Is entropy (or relative entropy) function smooth in the sense that it is gradient is lipschitz continuous?

952 Views Asked by At

I wonder if the relative entropy function satisfies the uniform smoothness condition?
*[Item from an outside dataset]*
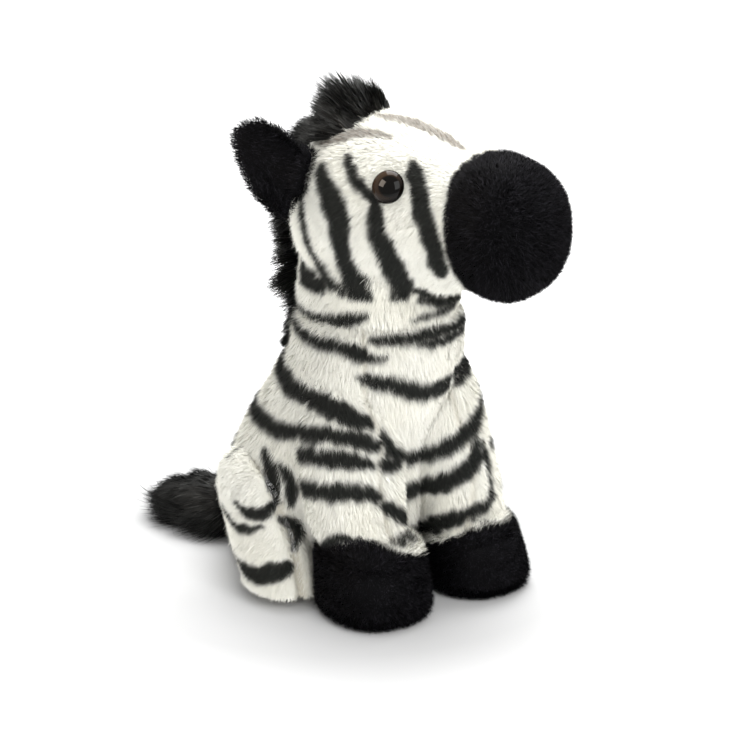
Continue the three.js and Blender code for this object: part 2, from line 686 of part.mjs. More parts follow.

Let $x \in \mathbb{R}^n_+$ be a probability distribution and $f: \mathcal{X}\rightarrow \mathbb{R}$ such that $f(x)=\sum_{i=1}^n x_i log(x_i)$. The function $f$ is called $L_f-$smooth if:

\begin{equation} f(y) \leq f(x) + \langle \nabla f(x), y-x \rangle + \frac{L_f}{2} \|y-x\|^2, \qquad \forall x,y \in \mathcal{X}, \end{equation} where $\mathcal{X} = \{x \in \mathbb{R}^n_+: \sum_i x_i = 1 \}$. I'm unable to show whether or not the (negative) entropy function satisfies this smoothness condition for some $L_f$. I have the same question for relative entropy function, i.e., KL-divergence, $KL(x,y) = \sum_{i=1}^n x_i log(\frac{x_i}{y_i})$.

1

There are 1 best solutions below

0
On

To your first question, as to whether the negative entropy $f$ satisfies the condition over $\mathcal{X}$: it doesn't.
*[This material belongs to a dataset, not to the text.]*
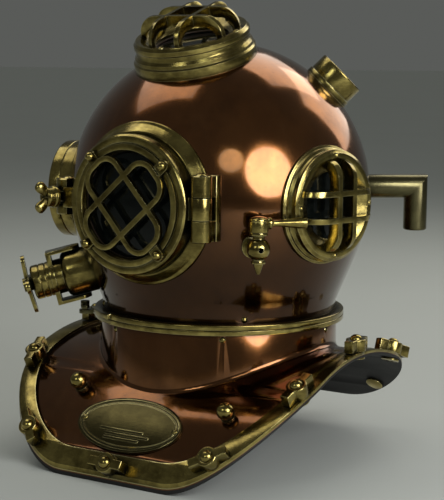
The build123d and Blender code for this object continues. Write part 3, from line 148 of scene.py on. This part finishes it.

Let's expand the RHS of the inequality. $\frac{\partial f}{\partial x_{i}}=\log x_{i}+1$ for all $i$, so that $$\langle \nabla f(x), y-x \rangle=\sum_{i=1}^{n}(y_{i}-x_{i})(\log x_{i}+1)=-f(x)+\sum_{i=1}^{n}y_{i}\log x_{i}.$$ Note we use above that $\sum_{i=1}^{n}(y_{i}-x_{i})=0$, as $y$ and $x$ are both probability distributions. The RHS is then $\sum_{i=1}^{n}y_{i}\log x_{i}+\frac{L_{f}}{2}||y-x||^{2}.$ Subtracting the sum $\sum_{i=1}^{n}y_{i}\log x_{i}$ tells us that the inequality you're hoping for is equivalent to $$KL(y, x) \leq \frac{L_{f}}{2}||y-x||^{2}$$ where $KL(y,x)=\sum_{i=1}^{n}y_{i}\log \frac{y_{i}}{x_{i}}.$ Since $x$ and $y$ are probability distributions, $||y-x||^{2} \leq (||x||+||y||)^{2} \leq 4n^{2}$, so we'd at least need $KL(y,x) \leq 2n^{2}L_{f}$ for some $L_{f}$ if this were to be true. However, it is easy to see that $KL(y,x)$ can be made arbitrarily large. For instance, with $n=2$, take $y=\left(\frac{1}{2},\frac{1}{2}\right)$ and $x=(x_{1},x_{2})$ with $x_{2}=1-x_{1}$ and $x_{1} \in [0,1].$ Then $KL(y,x) \to \infty$ as $x_{1} \to 0$ (and as $x_{1} \to 1$). Similar counterexamples arise for $n \geq 3.$

As far as KL-divergence satisfying it, I'm not sure exactly how you want to approach it. The divergence could be considered a function from $\mathcal{X} \to \mathbb{R}$ if you fix some $y \in \mathcal{X}$ and let $x \mapsto K(x,y)$ or a function from $\mathcal{X} \times \mathcal{X} \to \mathbb{R}$ where $(x,y) \mapsto K(x,y).$